§ **DATASET CONTENT**:
────────────────────
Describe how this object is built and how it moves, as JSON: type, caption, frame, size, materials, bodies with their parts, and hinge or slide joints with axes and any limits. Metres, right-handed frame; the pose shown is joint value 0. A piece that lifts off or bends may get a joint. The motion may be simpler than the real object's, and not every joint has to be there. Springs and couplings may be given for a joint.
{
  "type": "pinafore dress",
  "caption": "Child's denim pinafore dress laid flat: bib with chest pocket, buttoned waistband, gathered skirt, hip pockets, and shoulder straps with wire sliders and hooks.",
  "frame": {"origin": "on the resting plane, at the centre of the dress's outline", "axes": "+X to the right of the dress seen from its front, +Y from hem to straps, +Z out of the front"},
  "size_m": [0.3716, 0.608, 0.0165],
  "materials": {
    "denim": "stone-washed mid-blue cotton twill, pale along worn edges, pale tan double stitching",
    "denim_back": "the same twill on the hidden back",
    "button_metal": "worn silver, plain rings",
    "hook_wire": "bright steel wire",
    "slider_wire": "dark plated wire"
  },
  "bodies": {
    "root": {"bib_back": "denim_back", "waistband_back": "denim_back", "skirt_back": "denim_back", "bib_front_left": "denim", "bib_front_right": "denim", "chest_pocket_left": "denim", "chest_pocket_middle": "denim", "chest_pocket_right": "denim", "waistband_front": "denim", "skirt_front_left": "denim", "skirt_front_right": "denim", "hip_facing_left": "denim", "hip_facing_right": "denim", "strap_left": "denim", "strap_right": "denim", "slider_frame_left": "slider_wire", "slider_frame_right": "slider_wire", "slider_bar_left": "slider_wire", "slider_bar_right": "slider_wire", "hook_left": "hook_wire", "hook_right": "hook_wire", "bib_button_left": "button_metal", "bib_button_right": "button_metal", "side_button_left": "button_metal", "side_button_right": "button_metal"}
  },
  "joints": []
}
────────────────────
§ **EXERCISE GOAL**: All of the material above needs to be copied exactly.

§ **FINISHED TASK**:
Describe how this object is built and how it moves, as JSON: type, caption, frame, size, materials, bodies with their parts, and hinge or slide joints with axes and any limits. Metres, right-handed frame; the pose shown is joint value 0. A piece that lifts off or bends may get a joint. The motion may be simpler than the real object's, and not every joint has to be there. Springs and couplings may be given for a joint.
{
  "type": "pinafore dress",
  "caption": "Child's denim pinafore dress laid flat: bib with chest pocket, buttoned waistband, gathered skirt, hip pockets, and shoulder straps with wire sliders and hooks.",
  "frame": {"origin": "on the resting plane, at the centre of the dress's outline", "axes": "+X to the right of the dress seen from its front, +Y from hem to straps, +Z out of the front"},
  "size_m": [0.3716, 0.608, 0.0165],
  "materials": {
    "denim": "stone-washed mid-blue cotton twill, pale along worn edges, pale tan double stitching",
    "denim_back": "the same twill on the hidden back",
    "button_metal": "worn silver, plain rings",
    "hook_wire": "bright steel wire",
    "slider_wire": "dark plated wire"
  },
  "bodies": {
    "root": {"bib_back": "denim_back", "waistband_back": "denim_back", "skirt_back": "denim_back", "bib_front_left": "denim", "bib_front_right": "denim", "chest_pocket_left": "denim", "chest_pocket_middle": "denim", "chest_pocket_right": "denim", "waistband_front": "denim", "skirt_front_left": "denim", "skirt_front_right": "denim", "hip_facing_left": "denim", "hip_facing_right": "denim", "strap_left": "denim", "strap_right": "denim", "slider_frame_left": "slider_wire", "slider_frame_right": "slider_wire", "slider_bar_left": "slider_wire", "slider_bar_right": "slider_wire", "hook_left": "hook_wire", "hook_right": "hook_wire", "bib_button_left": "button_metal", "bib_button_right": "button_metal", "side_button_left": "button_metal", "side_button_right": "button_metal"}
  },
  "joints": []
}